Tutto questo a mio parere viene indubbiamente giustificato dalla natura particolarmente conservatrice, e come dire, bonaria delle case di produzione cinematografiche statunitensi di allora, da una certa tendenza alla rappresentazione americana dei valori sociali: pertanto non condanno questo film ma anzi lo considero un ottimo prodotto dei cosiddetti film "d'altri tempi". D'altronde, non senza ragioni la pellicola vinse tre Premi Oscar (tra cui quello come migliore attore protagonista a Gregory Peck). 

Di certo però avrei preferito una focalizzazione più profonda sul personaggio della piccola Scout e della sua saggia ingenuità, pari a quella presente nel romanzo, forse più libero da condizionamenti ideologici e di mercato rispetto alla pellicola cinematografica.
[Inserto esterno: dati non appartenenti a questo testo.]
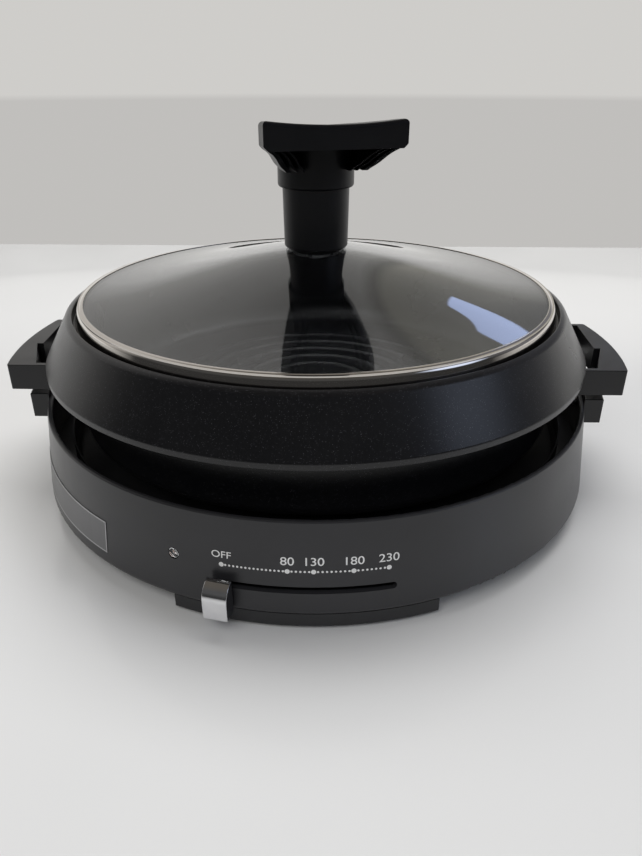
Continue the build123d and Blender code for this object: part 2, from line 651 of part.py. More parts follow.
def heat_pan():
    """Bright sheet pan under the heater that keeps its heat off the housing."""
    top, floor = PAN_FLOOR_TOP_Z, SHELF_Z
    body = turned(
        (PAN_HOLE_R, floor), (PAN_R - PAN_BEND_R, floor), (PAN_R, floor + PAN_BEND_R), (PAN_R, PAN_TOP_Z),
        (PAN_R - PAN_T, PAN_TOP_Z), (PAN_R - PAN_T, top + PAN_BEND_R), (PAN_R - PAN_BEND_R, top), (PAN_HOLE_R, top),
    )
    for azimuth in PAN_SCREW_AZIMUTHS:
        x, y = at(azimuth, PAN_SCREW_PITCH_R)
        body -= pillar(x, y, floor, top, SCREW_HOLE_R + FIT)
    for x, y in heater_end_plan():
        body -= pillar(x, y, floor, top, BUSH_R + FIT)
    for azimuth in (90, 270):
        x, y = at(azimuth, RIVET_PITCH_R)
        body -= pillar(x, y, floor, top, SCREW_HOLE_R)
    return body


def pan_screws():
    """Screws from above through the pan into the housing's shelf."""
    one = Pos(0, -PAN_SCREW_PITCH_R, PAN_FLOOR_TOP_Z) * Rot(180, 0, 0) * screw(PAN_SCREW_LENGTH)
    return at_azimuths(one, PAN_SCREW_AZIMUTHS)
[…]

Splendido è invece il rapporto tra Atticus e i due figli: l'immagine di un padre che supplisce come può la mancanza della figura materna è sempre molto intensa, e lo è ancora di più se pensiamo ai modelli genitoriali, certamente più duri, dell'epoca. 


Che dire, attendiamo con ansia l'uscita di Go, set a watchman, prevista in Italia per novembre con il titolo Va', metti una sentinella, e chissà che non ne venga tratto un film destinato anch'esso a diventare un evergreen del nostro immaginario.